— Start RECORD SET —

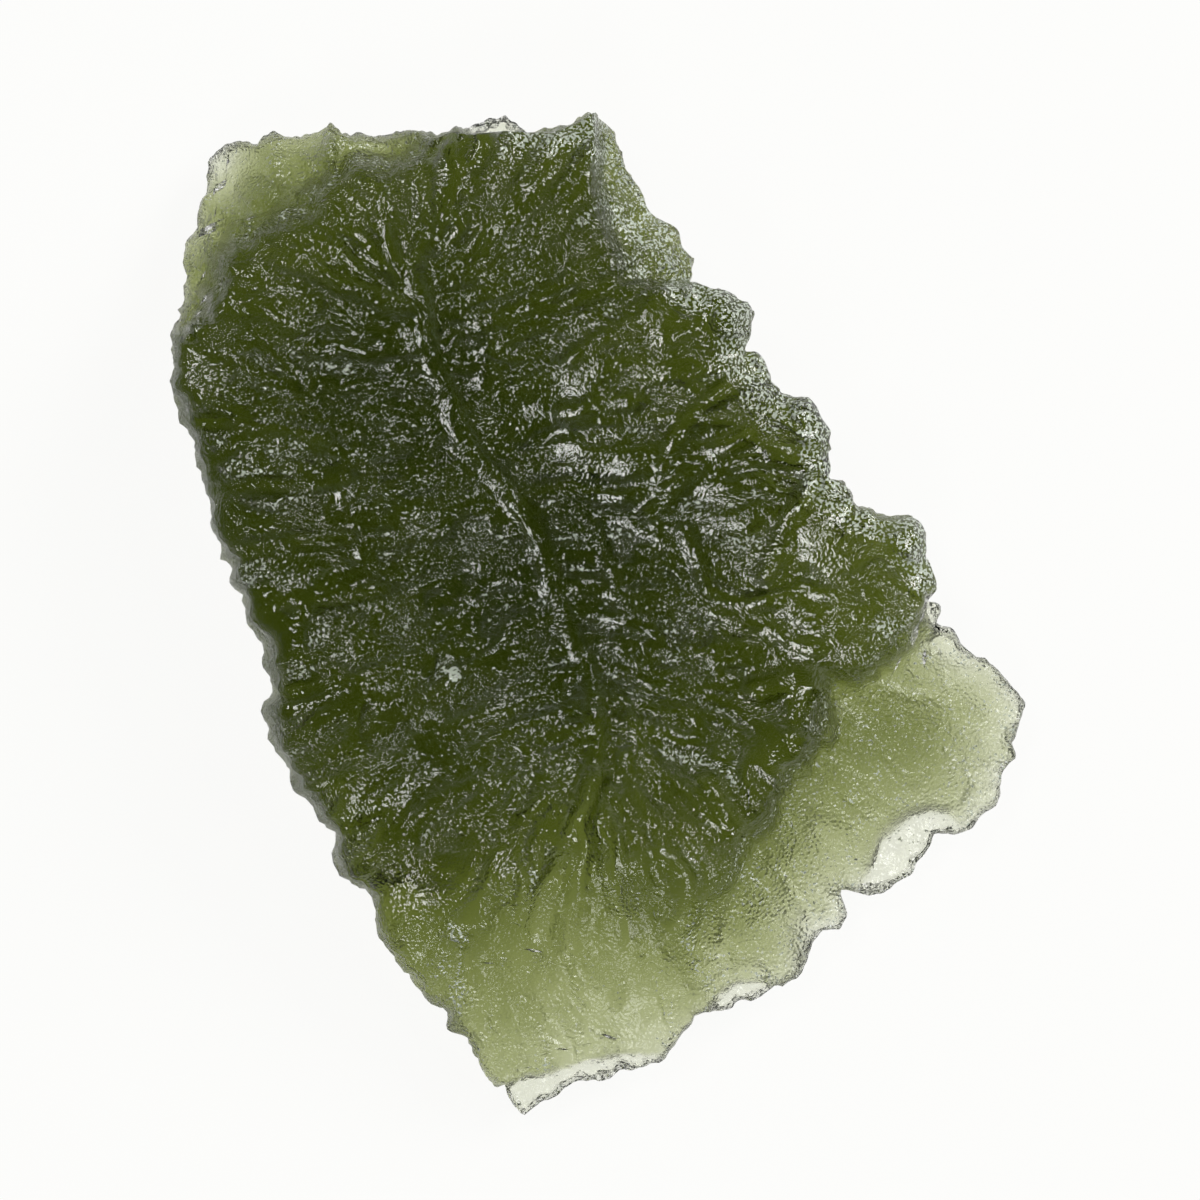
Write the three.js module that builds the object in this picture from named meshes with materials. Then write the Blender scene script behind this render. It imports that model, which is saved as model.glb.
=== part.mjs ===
// A raw moldavite: one flat piece of natural green glass, 36 mm long, lying on its back.
//
// The face is etched into a leaf-like net of channels that fan out from a midrib, the
// sides are steep and notched, and old breaks leave thin shelves at both ends. The stone
// is one closed skin of three parts: a face sheet, a back sheet and the side wall that
// joins them. Units are millimetres, +Z is up out of the etched face, +Y is the length.

import * as THREE from "three";
import { mergeVertices } from "three/addons/utils/BufferGeometryUtils.js";

// How finely the skin is divided.
const CELLS_ACROSS = 38;
const CELLS_ALONG = 50;
const WALL_BANDS = 4;
const PATCH_HALF_WIDTH = 0.3;

// The outline as seen from above, in four sides, each listed from corner to corner.
const TOP_SIDE = [
  [-14.0, 16.4], [-13.6, 16.85], [-13.0, 17.1], [-12.0, 17.25], [-10.1, 17.3], [-9.65, 17.65],
  [-8.9, 17.2], [-7.6, 17.2], [-6.7, 17.5], [-5.8, 17.25], [-4.6, 17.55], [-3.4, 17.9],
  [-2.5, 17.25], [-1.8, 17.27], [-1.5, 17.5], [-0.1, 17.95],
];
const RIGHT_SIDE = [
  [-0.1, 17.95], [0.25, 17.6], [0.6, 17.05], [1.1, 15.95], [1.6, 15.0], [2.0, 14.35],
  [3.0, 13.5], [3.35, 12.6], [3.35, 12.15], [3.25, 11.85], [4.3, 11.7], [4.8, 11.5],
  [5.2, 11.1], [5.5, 10.7], [5.4, 9.9], [5.2, 9.3], [5.6, 9.3], [6.2, 8.7], [6.45, 7.85],
  [7.45, 7.7], [7.85, 7.5], [7.95, 7.1], [8.3, 6.5], [8.15, 5.7], [8.3, 5.25], [8.2, 4.85],
  [8.6, 4.8], [9.0, 4.45], [9.3, 3.95], [10.5, 3.55], [11.2, 3.55], [11.65, 3.2],
  [11.75, 2.4], [11.65, 2.1], [12.05, 1.3], [12.0, 0.8], [11.75, 0.5], [12.4, 0.3],
  [12.2, -0.3], [12.7, -0.5], [13.6, -1.5], [14.5, -2.0], [14.85, -2.4], [15.3, -3.2],
];
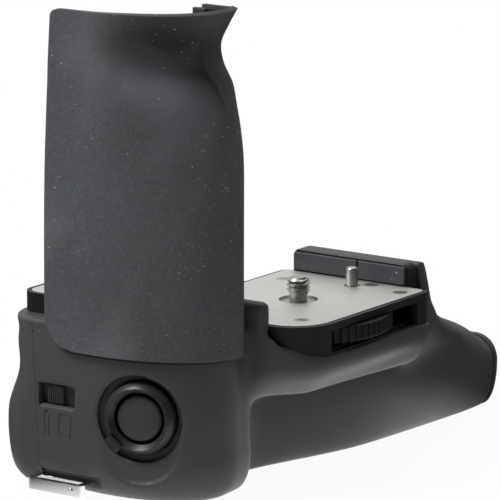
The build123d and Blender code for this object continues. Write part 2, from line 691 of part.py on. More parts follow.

— End RECORD SET —

Take the data above and return it exactly.

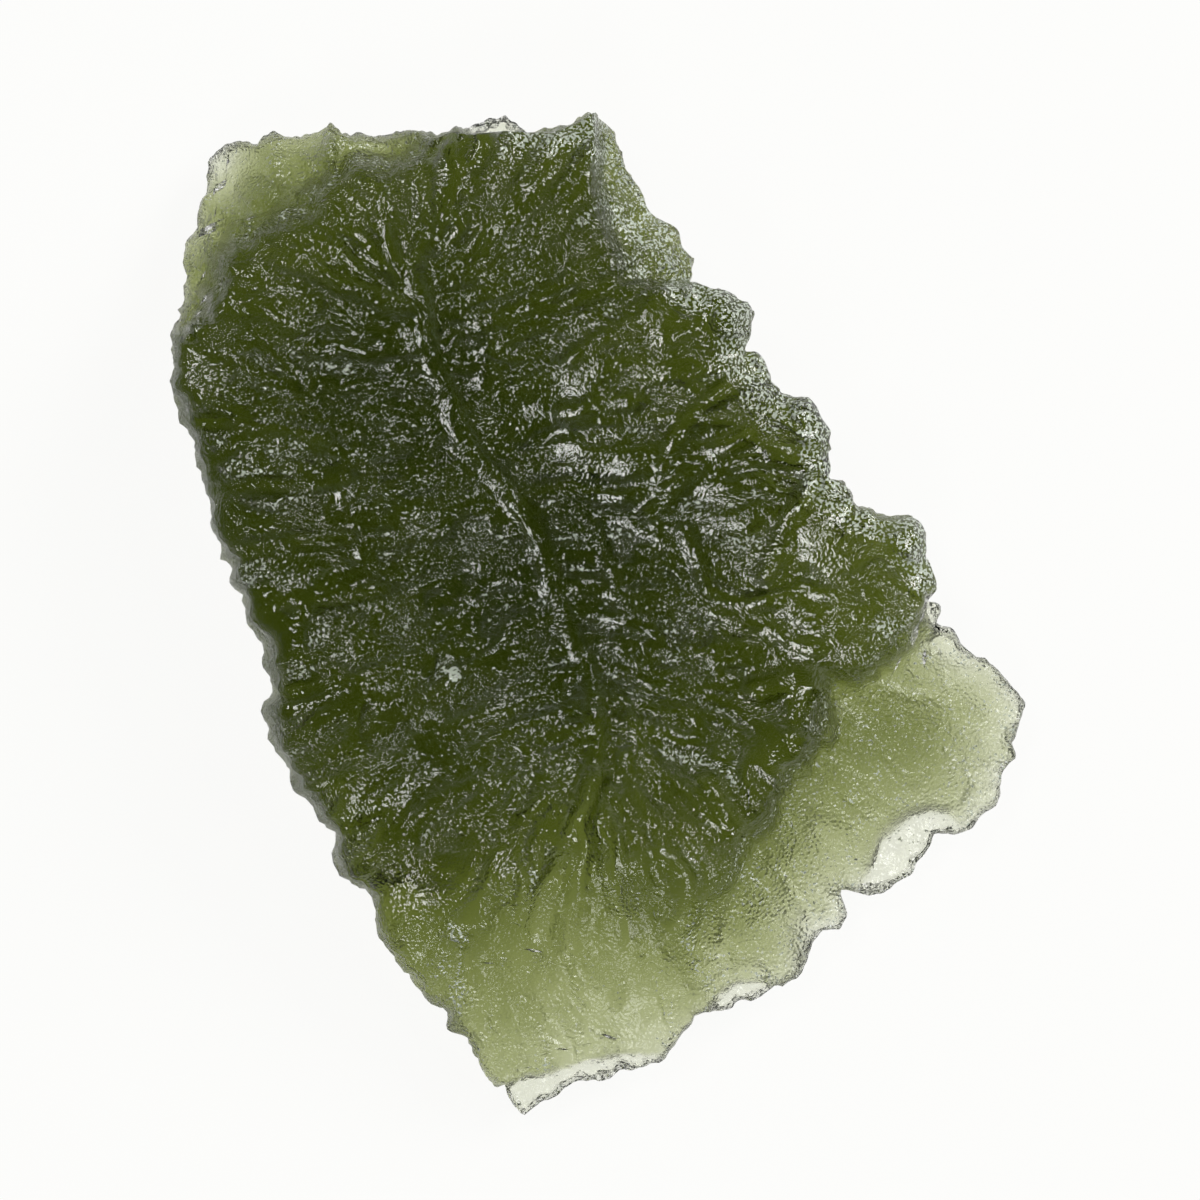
Write the three.js module that builds the object in this picture from named meshes with materials. Then write the Blender scene script behind this render. It imports that model, which is saved as model.glb.
=== part.mjs ===
// A raw moldavite: one flat piece of natural green glass, 36 mm long, lying on its back.
//
// The face is etched into a leaf-like net of channels that fan out from a midrib, the
// sides are steep and notched, and old breaks leave thin shelves at both ends. The stone
// is one closed skin of three parts: a face sheet, a back sheet and the side wall that
// joins them. Units are millimetres, +Z is up out of the etched face, +Y is the length.

import * as THREE from "three";
import { mergeVertices } from "three/addons/utils/BufferGeometryUtils.js";

// How finely the skin is divided.
const CELLS_ACROSS = 38;
const CELLS_ALONG = 50;
const WALL_BANDS = 4;
const PATCH_HALF_WIDTH = 0.3;

// The outline as seen from above, in four sides, each listed from corner to corner.
const TOP_SIDE = [
  [-14.0, 16.4], [-13.6, 16.85], [-13.0, 17.1], [-12.0, 17.25], [-10.1, 17.3], [-9.65, 17.65],
  [-8.9, 17.2], [-7.6, 17.2], [-6.7, 17.5], [-5.8, 17.25], [-4.6, 17.55], [-3.4, 17.9],
  [-2.5, 17.25], [-1.8, 17.27], [-1.5, 17.5], [-0.1, 17.95],
];
const RIGHT_SIDE = [
  [-0.1, 17.95], [0.25, 17.6], [0.6, 17.05], [1.1, 15.95], [1.6, 15.0], [2.0, 14.35],
  [3.0, 13.5], [3.35, 12.6], [3.35, 12.15], [3.25, 11.85], [4.3, 11.7], [4.8, 11.5],
  [5.2, 11.1], [5.5, 10.7], [5.4, 9.9], [5.2, 9.3], [5.6, 9.3], [6.2, 8.7], [6.45, 7.85],
  [7.45, 7.7], [7.85, 7.5], [7.95, 7.1], [8.3, 6.5], [8.15, 5.7], [8.3, 5.25], [8.2, 4.85],
  [8.6, 4.8], [9.0, 4.45], [9.3, 3.95], [10.5, 3.55], [11.2, 3.55], [11.65, 3.2],
  [11.75, 2.4], [11.65, 2.1], [12.05, 1.3], [12.0, 0.8], [11.75, 0.5], [12.4, 0.3],
  [12.2, -0.3], [12.7, -0.5], [13.6, -1.5], [14.5, -2.0], [14.85, -2.4], [15.3, -3.2],
];
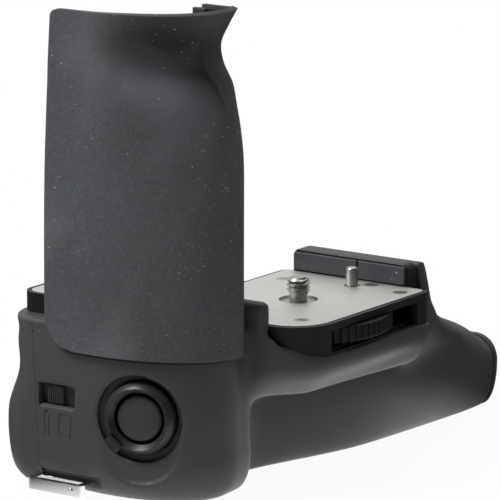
The build123d and Blender code for this object continues. Write part 2, from line 691 of part.py on. More parts follow.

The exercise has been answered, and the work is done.